BT: Do timeshares fall under a different set of rules?

TTI: Yes- timeshare owners generally must always report the rental income and expenses. When figuring whether or not you qualify for the exception that allows you to forget about reporting rental income or expenses, remember that you cannot rent the home out for more than 15 days. But the days rented actually are counted for the entire year, even if you only own a week or two. This means any days any other owners of your timeshare unit rent out their week are also counted. How do you know what the other owners are doing?  That’s the problem. It is almost impossible to prove that the timeshare unit that you own a week or two is not rented less than 15 days for the entire year.

Even if you can overcome that problem, there is another problem. Remember that the exception to reporting rental income and expenses had two requirements. The second is that you must also use the home as a home to qualify for the exception. This means you have to use the timeshare at least two weeks in addition to being able to prove that the timeshare was rented less than 15 days.

BT: Got it. If I decide to rent, how much should I charge?

TTI: If you are reporting rental income on your tax return, you definitely want to charge “fair rental value” to prove you have a profit-seeking motive.

Fair rental value for a home can be learned by checking out the rent for other homes that are of the same size, location, and condition.
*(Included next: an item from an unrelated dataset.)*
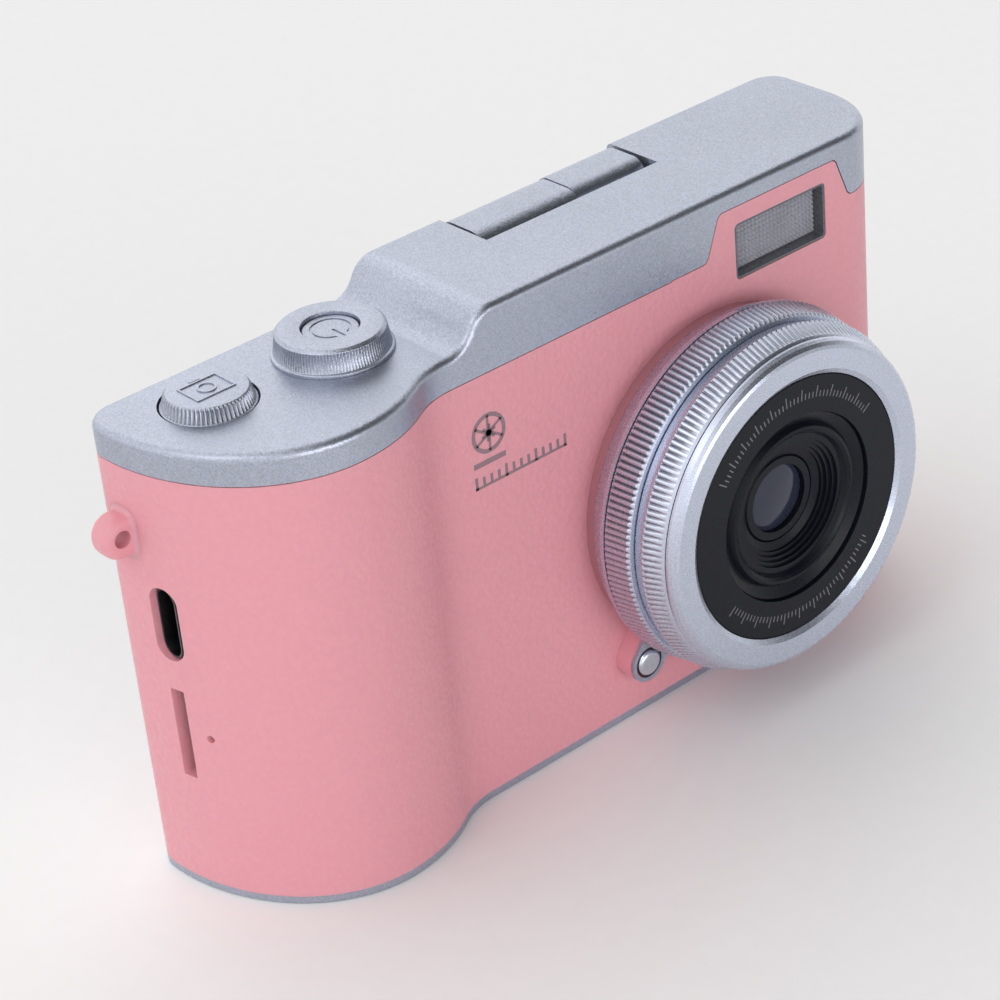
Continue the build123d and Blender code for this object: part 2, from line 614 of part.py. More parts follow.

If research reveals you are charging rent comparable to the other homes, you know this home is rented at fair rental value and you probably have a profit motive. Keep the research materials used, such as newspaper or online ads, with your other tax records.

If you are not charging fair rental value, the IRS can come back and say you are not renting the home with the intention of making a profit. This means rental expenses could be even further limited under the hobby loss rules.